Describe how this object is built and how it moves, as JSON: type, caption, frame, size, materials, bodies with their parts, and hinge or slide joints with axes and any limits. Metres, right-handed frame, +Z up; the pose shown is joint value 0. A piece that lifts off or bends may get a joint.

____

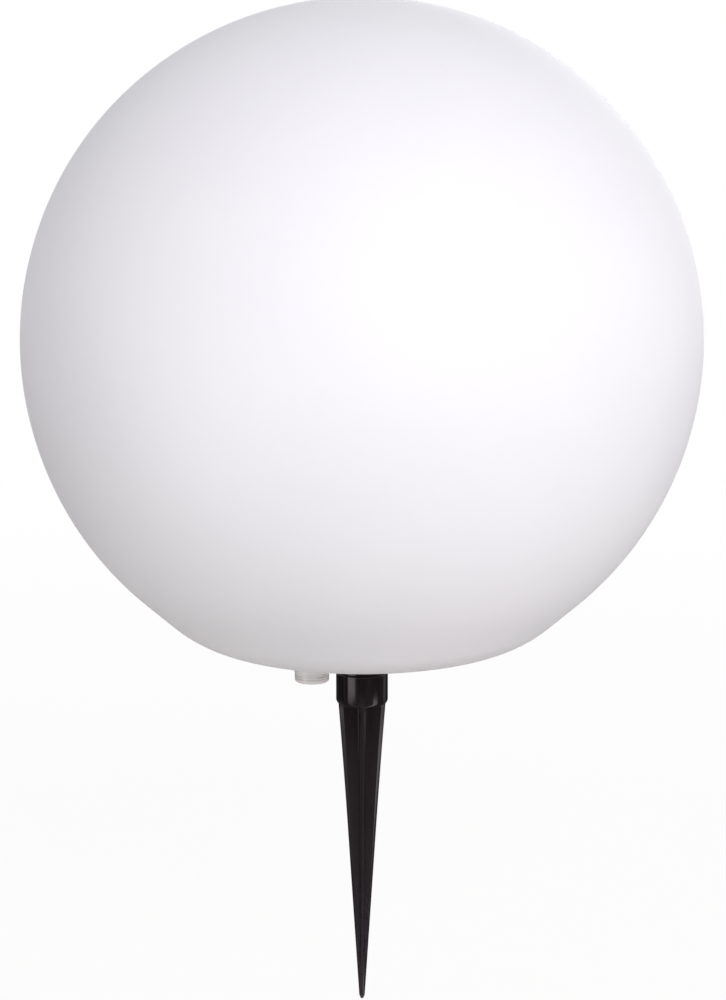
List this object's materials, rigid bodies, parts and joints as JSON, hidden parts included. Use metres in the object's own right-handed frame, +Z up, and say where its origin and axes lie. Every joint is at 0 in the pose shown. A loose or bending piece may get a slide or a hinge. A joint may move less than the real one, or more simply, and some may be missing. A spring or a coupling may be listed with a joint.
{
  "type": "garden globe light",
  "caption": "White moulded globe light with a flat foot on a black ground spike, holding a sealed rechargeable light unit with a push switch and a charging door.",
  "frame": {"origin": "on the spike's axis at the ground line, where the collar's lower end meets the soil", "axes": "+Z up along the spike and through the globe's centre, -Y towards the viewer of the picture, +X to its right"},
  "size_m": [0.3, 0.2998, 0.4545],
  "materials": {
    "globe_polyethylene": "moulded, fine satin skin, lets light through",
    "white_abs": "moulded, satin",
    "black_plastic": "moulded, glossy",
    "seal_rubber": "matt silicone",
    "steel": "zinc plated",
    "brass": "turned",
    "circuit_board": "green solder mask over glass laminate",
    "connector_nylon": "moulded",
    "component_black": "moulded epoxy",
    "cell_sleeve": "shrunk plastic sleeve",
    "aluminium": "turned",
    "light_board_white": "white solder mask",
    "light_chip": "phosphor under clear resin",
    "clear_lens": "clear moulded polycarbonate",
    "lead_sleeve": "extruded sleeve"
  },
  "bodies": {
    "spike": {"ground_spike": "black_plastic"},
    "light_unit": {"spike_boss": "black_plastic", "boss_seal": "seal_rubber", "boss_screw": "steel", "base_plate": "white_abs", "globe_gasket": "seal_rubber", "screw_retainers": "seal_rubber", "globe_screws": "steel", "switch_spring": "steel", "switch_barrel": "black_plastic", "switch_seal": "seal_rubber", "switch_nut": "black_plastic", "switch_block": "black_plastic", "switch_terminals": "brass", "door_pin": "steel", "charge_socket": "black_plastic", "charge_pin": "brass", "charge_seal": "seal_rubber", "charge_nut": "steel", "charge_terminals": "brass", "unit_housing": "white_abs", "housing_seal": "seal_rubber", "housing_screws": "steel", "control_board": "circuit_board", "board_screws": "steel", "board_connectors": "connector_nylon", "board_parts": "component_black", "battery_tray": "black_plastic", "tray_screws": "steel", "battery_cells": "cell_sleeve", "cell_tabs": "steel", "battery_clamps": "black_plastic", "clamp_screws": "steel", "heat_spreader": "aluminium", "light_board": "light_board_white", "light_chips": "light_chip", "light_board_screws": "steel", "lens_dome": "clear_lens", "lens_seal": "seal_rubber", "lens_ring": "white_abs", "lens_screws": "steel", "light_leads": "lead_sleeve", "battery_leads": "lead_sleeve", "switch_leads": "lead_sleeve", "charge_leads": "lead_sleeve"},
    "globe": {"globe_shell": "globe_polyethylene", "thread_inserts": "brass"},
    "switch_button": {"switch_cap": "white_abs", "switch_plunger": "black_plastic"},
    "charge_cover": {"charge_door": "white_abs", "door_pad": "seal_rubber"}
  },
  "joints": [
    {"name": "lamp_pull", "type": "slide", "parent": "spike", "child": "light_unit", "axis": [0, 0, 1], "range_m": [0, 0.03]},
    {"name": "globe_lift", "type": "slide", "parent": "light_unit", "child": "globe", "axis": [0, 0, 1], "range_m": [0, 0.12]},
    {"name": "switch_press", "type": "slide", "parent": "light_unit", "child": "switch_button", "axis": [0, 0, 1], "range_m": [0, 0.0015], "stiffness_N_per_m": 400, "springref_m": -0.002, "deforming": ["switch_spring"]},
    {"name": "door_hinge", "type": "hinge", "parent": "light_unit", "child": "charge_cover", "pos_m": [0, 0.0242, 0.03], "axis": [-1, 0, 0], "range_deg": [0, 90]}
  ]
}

____

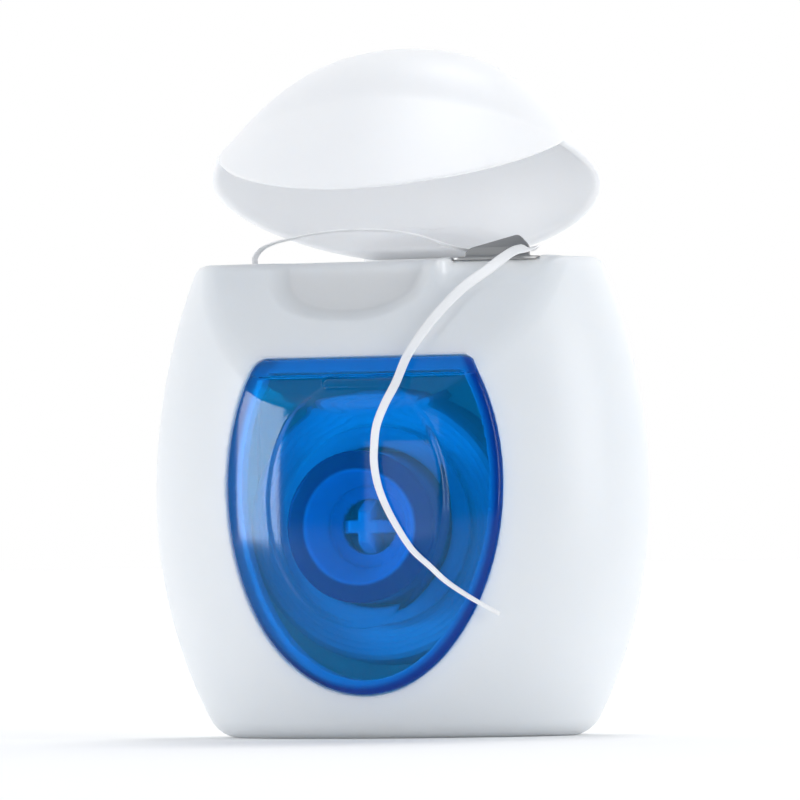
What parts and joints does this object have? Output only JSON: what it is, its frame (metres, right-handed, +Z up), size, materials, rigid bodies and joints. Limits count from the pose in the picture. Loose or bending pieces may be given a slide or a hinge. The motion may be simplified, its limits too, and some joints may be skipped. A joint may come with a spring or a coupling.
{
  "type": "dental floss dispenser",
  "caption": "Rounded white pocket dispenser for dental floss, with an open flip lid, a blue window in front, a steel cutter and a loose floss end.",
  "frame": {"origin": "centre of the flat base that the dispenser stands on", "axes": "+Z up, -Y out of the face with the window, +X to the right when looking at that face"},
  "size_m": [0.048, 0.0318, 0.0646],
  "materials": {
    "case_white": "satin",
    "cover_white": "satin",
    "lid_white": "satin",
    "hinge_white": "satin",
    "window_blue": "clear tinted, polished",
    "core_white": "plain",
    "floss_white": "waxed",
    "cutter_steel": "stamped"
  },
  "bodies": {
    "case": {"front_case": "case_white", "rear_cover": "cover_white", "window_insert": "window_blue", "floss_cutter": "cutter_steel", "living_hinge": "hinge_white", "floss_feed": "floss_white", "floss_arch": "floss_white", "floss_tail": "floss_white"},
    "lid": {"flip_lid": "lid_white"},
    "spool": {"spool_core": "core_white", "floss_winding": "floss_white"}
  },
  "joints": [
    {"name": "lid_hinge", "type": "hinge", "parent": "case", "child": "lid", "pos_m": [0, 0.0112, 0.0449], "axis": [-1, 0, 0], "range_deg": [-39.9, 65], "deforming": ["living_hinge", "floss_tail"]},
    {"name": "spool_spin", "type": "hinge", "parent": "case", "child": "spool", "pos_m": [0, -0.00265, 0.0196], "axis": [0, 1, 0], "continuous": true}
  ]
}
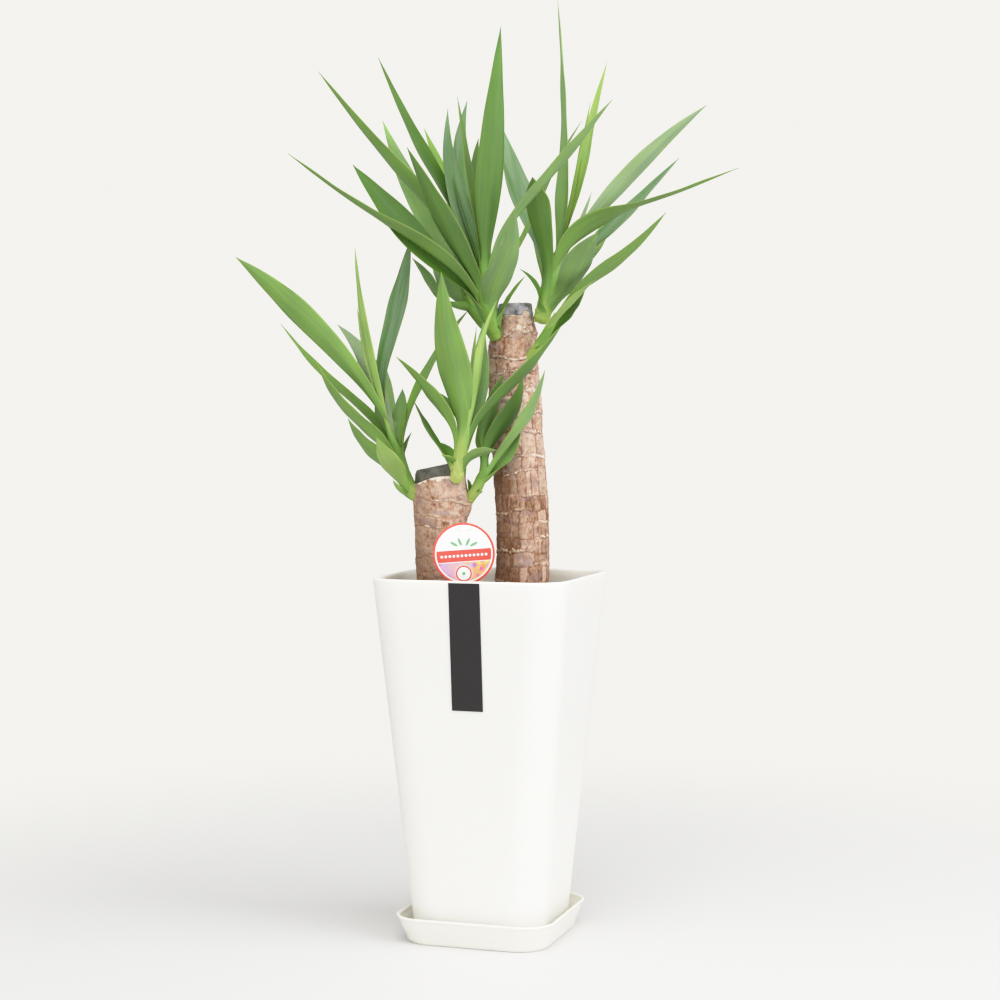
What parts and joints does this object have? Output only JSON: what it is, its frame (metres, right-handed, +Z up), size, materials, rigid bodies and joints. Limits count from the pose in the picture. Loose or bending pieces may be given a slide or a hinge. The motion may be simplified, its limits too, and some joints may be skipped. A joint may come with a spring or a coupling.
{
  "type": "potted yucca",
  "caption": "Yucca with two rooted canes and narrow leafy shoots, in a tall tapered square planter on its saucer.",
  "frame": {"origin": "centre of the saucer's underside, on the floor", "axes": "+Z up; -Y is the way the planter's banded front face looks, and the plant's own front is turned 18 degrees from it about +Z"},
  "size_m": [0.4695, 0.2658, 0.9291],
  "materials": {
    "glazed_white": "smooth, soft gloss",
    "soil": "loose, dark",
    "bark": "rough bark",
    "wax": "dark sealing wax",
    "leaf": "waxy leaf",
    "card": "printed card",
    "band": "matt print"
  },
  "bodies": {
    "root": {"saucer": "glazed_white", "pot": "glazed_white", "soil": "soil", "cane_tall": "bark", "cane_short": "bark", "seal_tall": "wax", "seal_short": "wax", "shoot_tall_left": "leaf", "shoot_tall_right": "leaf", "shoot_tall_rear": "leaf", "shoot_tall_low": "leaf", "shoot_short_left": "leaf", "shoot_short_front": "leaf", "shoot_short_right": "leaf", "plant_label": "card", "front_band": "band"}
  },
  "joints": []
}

____

* _Job_
The answer must consist solely of the number of lines in the entries that contain the word "with".

* _Solution to this problem_
8